Não direi de forma alguma que “Os Excluídos” é um livro amoral ou imoral ainda que os personagens actuem entre uma e outra, no entanto, não deixa de ser uma obra inquietante e não menos terrível. Em todo o caso, Elfriede Jelinek é um “monstro” a escrever!
Mais, não deixa de ser preocupante face ao rumo que a Europa está a tomar nos dias que correm, na sequência do avanço inclemente e impiedoso da extrema direita, que este romance não deixe de ter eco até ao presente. A indiferença e o desejo de opressão e de exclusão face ao outro que se considera estranho ou a mais na sociedade, passa gradualmente a ser alvo político de radicalismo onde falta o bom senso e o sentido de História e a recuperação da memória para medir perigos iminentes, tão semelhantes ao período da década de 30 e início dos anos 40 do século passado.
Excertos:
“Sade diz que é preciso cometer crimes. Usa-se a palavra crime a este propósito para seguir o consenso geral, mas entre nós nunca designaríamos assim um dos nossos actos (Anna). Nós precisamos da norma válida na consensualidade para nos excitarmos com a nossa própria desmesura. Somos monstruosos, ainda que tenhamos o aspecto de burgueses como camuflagem. Somos filhos de burgueses mas não ficámos por aí. No íntimo estamos corroídos de más acções, no exterior somos alunos do liceu.” (pp. 44-45)
“A mãe comete agora o erro decisivo, como sempre que se enfurece e já não consegue controlar-se perante o seu filho, de falar do campo de concentração, da criança que estava a comer uma maçã e que foi atirada contra a parede até morrer, e cuja maçã foi a seguir acabada de comer pelo assassino. E das crianças que foram atiradas da janela do segundo andar por crueldade. E da mãe que foi mandada para a câmara de gás com o filho de dois dias porque tinha pedido ao médico que ainda a deixasse dar à luz. O médico tinha autorizado.” (p. 144)
Texto da autoria de Jorge Navarro
Impossível esquecer a escrita desta autora.... brutal mesmo, perfeito exemplo do lado negro, sim.

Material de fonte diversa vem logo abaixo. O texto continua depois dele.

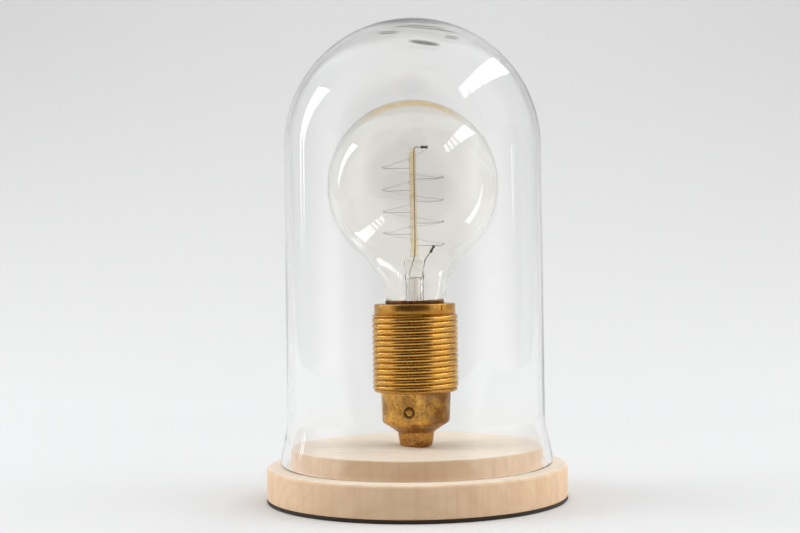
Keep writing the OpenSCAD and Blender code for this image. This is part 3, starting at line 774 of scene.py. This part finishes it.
outer = dome_side(0) + arc(0, dome_z, dome_r, 0, 90, 40)
inner_arc = []
inner_r = dome_r - dome_wall
for r, z in arc(0, dome_z, inner_r, 90, 0, 60):
    share = 1 - crown_swell(r) / inner_r
    inner_arc.append((r * share, dome_z + (z - dome_z) * share))
inner = inner_arc + dome_side(dome_wall)[::-1]
bead = dome_wall / 2
bead_x = dome_r + flare_at(bead) - bead
rim_line = arc(bead_x, rim_z + bead, bead, 180, 360, 10)
dome = turned("glass_bell", rim_line + outer + inner + rim_line[:1], 256, 60)
print("dome wall", dome_wall, "mm, swelling to", dome_wall + crown_swell(0), "at the crown")

# %% [markdown]
# Hand-made glass is never quite even. The inside of the dome is let wander by a tenth of a
# millimetre, and two lumps are pushed down on the inside of its crown: a flat button, where
# the glass was closed, and a small lens behind it.

# %% Making the dome's inside uneven
button, button_r, button_slope, button_depth = Vector((4.5, 0, 0)) * MM, 12, 4, 0.35
lens, lens_wide, lens_deep, lens_depth = Vector((6, 22, 0)) * MM, 5, 3, 0.25
slow_wander, quick_wander = 0.10, 0.06
steady_r, plain_rim = 10, 4
for v in dome.data.vertices:
    flat = Vector((v.co.x, v.co.y, 0))
    turn = math.atan2(v.co.y, v.co.x)
    to_axis = Vector((0, 0, dome_z * MM)) if v.co.z > dome_z * MM else Vector((0, 0, v.co.z))
    inside = (v.co - to_axis).length < (dome_r - dome_wall * 0.5) * MM
    if inside and v.co.z > (rim_z + plain_rim) * MM:
        height = v.co.z / MM
        wander = slow_wander * math.sin(2 * turn + height / 37)
        wander += quick_wander * math.sin(5 * turn - height / 23)
        fade = min(1, flat.length / (steady_r * MM))
        v.co.x *= 1 + wander * fade / dome_r
        v.co.y *= 1 + wander * fade / dome_r
        if v.co.z > dome_z * MM:
            past_button = (flat - button).length / MM - button_r
            slope = ease(min(1, max(0, past_button / button_slope)))
            v.co.z -= button_depth * MM * (1 - slope)
            spot = (flat - lens) / MM
            bulge = math.exp(-(spot.x / lens_wide) ** 2 - (spot.y / lens_deep) ** 2)
            v.co.z -= lens_depth * MM * bulge
finish_piece(dome, "dome", "dome_glass", dome_finish, "glass_dome")

# %% [markdown]
# ## The globe
#
# The bulb's glass is blown thin, and its neck flows into the globe in one long curve that
# touches both. The centre of that curve follows from the two radii. The neck narrows again
# where it goes down into the cap and is sealed to the stem.

# %% Blowing the globe
neck_r, neck_curve, glass_t = 13.9, 34, 0.8
curve_z = cap_rim_z - 2.7
bulb_z = curve_z + math.sqrt((bulb_r + neck_curve) ** 2 - (neck_r + neck_curve) ** 2)
curve_x = neck_curve + neck_r
meet = math.degrees(math.atan2(bulb_z - curve_z, curve_x))
curve_start = math.degrees(math.asin((cap_rim_z + 1.2 - curve_z) / neck_curve))
neck_end_r = 11.05


def globe_outline(inset):
    neck = [(neck_end_r - inset, neck_end_z), (neck_end_r - inset, thread_top + 0.5),
            (screw_r - 0.9 - inset, cap_rim_z - 2.6), (screw_r - 0.25 - inset, cap_rim_z - 0.8),
            (screw_r + 0.35 - inset, cap_rim_z + 0.4)]
    curve = arc(curve_x, curve_z, neck_curve + inset, 180 - curve_start, 180 - meet, 16)
    ball = arc(0, bulb_z, bulb_r - inset, -meet, 90, 56)
    return neck + curve + ball[1:]


globe_glass = turned("globe", globe_outline(0) + globe_outline(glass_t)[::-1]
                     + globe_outline(0)[:1], 224, 50)
finish_piece(globe_glass, "bulb", "bulb_glass", globe_finish, "bulb_glass")

# %% [markdown]
# ## The stem, the pumping tube and the rod
#
# The mount inside the bulb stands on a glass stem. Its foot is flared and melted to the
# neck, its top is squeezed flat around the two leads, and an amber rod stands on it. The
# stem is turned like the rest, and then its top is squeezed: a vertex above the waist is
# moved out along X and in along Y.

# %% Turning and pinching the stem
press_top = rod_low
press_low = press_top - 9.5
foot_r, stem_r = neck_end_r - glass_t - 0.1, 4.2
press_wide, press_thick, press_lump = 4.5, 2.1, 0.10
stem = turned("stem", [
    (foot_r, neck_end_z), (foot_r - 0.9, neck_end_z + 0.9), (6.6, neck_end_z + 3.2),
    (stem_r + 0.4, neck_end_z + 5.2), (stem_r, neck_end_z + 7), (stem_r, press_low - 2.5),
    (stem_r, press_low), (stem_r, press_low + 3), (stem_r, press_top - 3),
    *arc(stem_r - 1.6, press_top - 1.7, 1.6, 0, 90, 5), (0, press_top - 0.1), (0, press_low - 0.5),
    (stem_r - 1.5, press_low - 0.35), (stem_r - 1, press_low - 1.1), (stem_r - 1, neck_end_z + 7),
    (5.4, neck_end_z + 3.6), (foot_r - 1.6, neck_end_z + 0.6), (foot_r - 0.8, neck_end_z - 0.05),
    (foot_r, neck_end_z)], 64, 60)
for v in stem.data.vertices:
    squeeze = ease(min(1, max(0, (v.co.z / MM - press_low + 3) / 5)))
    lump = press_lump * math.sin(v.co.z / MM * 1.1) * squeeze
    v.co.x *= 1 + squeeze * (press_wide / stem_r - 1) + lump
    v.co.y *= 1 + squeeze * (press_thick / stem_r - 1) - lump
finish_piece(stem, "bulb", "stem_glass", stem_finish, "stem_flare")

# %% [markdown]
# The pumping tube hangs inside the stem, sealed and rounded below. The rod is solid,
# wider where it is melted to the press, and its width wanders a little between the hooks.

# %% Turning the tube and the rod
pump_low = low("exhaust_tube").z
pump = turned("pumping_tube", [
    (0, pump_low), *arc(0, pump_low + 1.6, 1.6, -80, 0, 5), (1.6, press_low - 1.2),
    (1.1, press_low - 1.2), (1.1, pump_low + 3), (0, pump_low + 2)], 32, 60)
finish_piece(pump, "bulb", "stem_glass", stem_finish, "exhaust_tube")

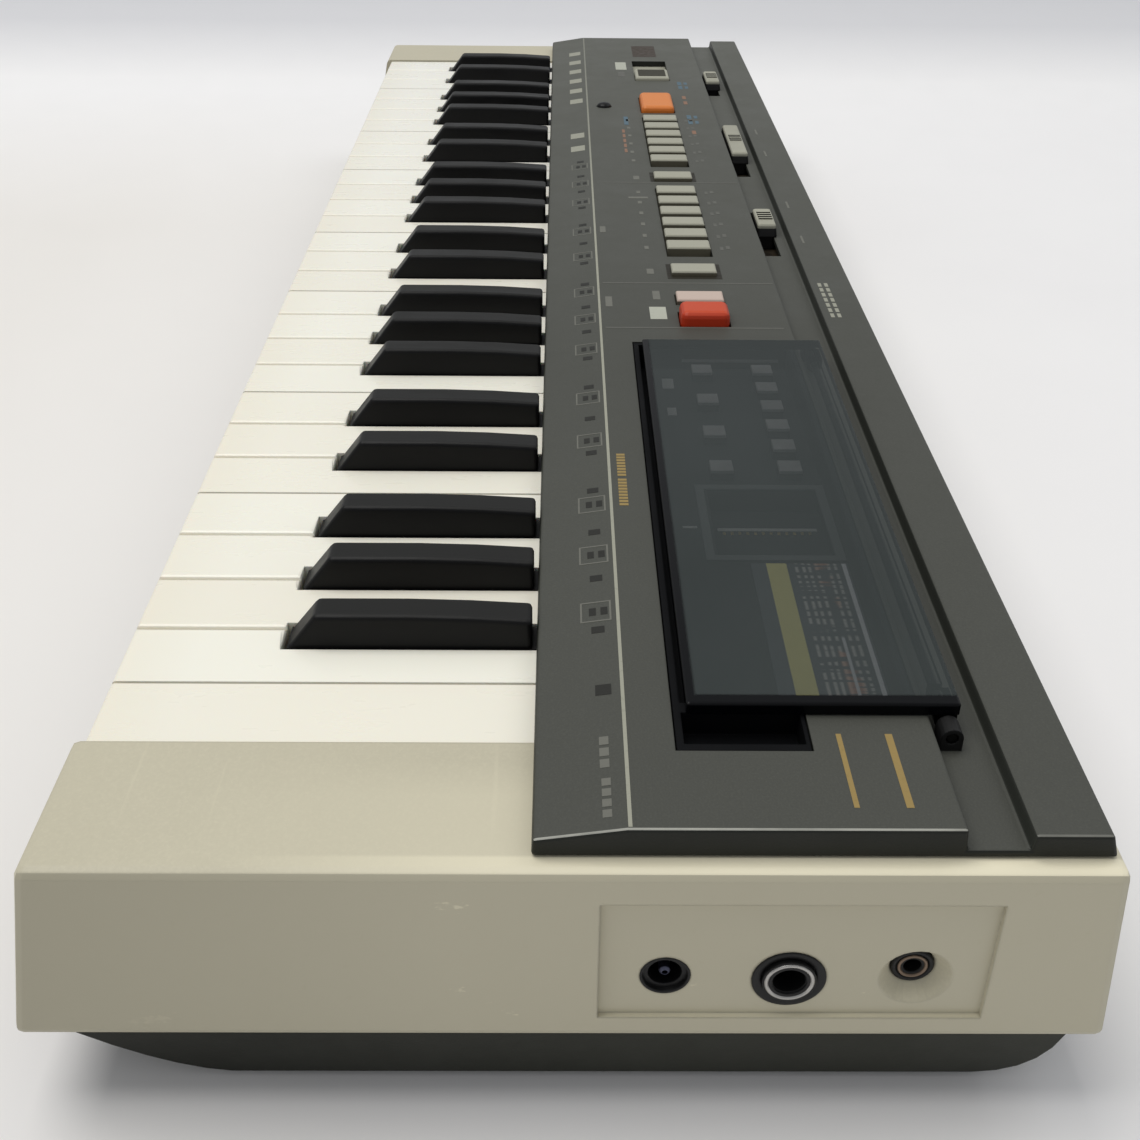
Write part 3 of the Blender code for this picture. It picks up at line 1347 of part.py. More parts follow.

ResponderEliminarUm livro extremamente perturbante e não se consegue esquecer!
Abraço
Teresa Carvalho
Apenas li "A Pianista" desta escritora. Ao ler a apreciação do Jorge Navarro, nos adjectivos que utiliza para descrever a escrita desta autora austríaca, revejo-me plenamente neles, pois adaptam-se perfeitamente <à minha apreciação ao livro "A Pianista". Um livro profundamente angustiante e perturbador. De tal forma, que decidi que Elfriede Jelinek não é uma escritora a que tenha vontade de voltar. Fica-se vazio com esta escrita.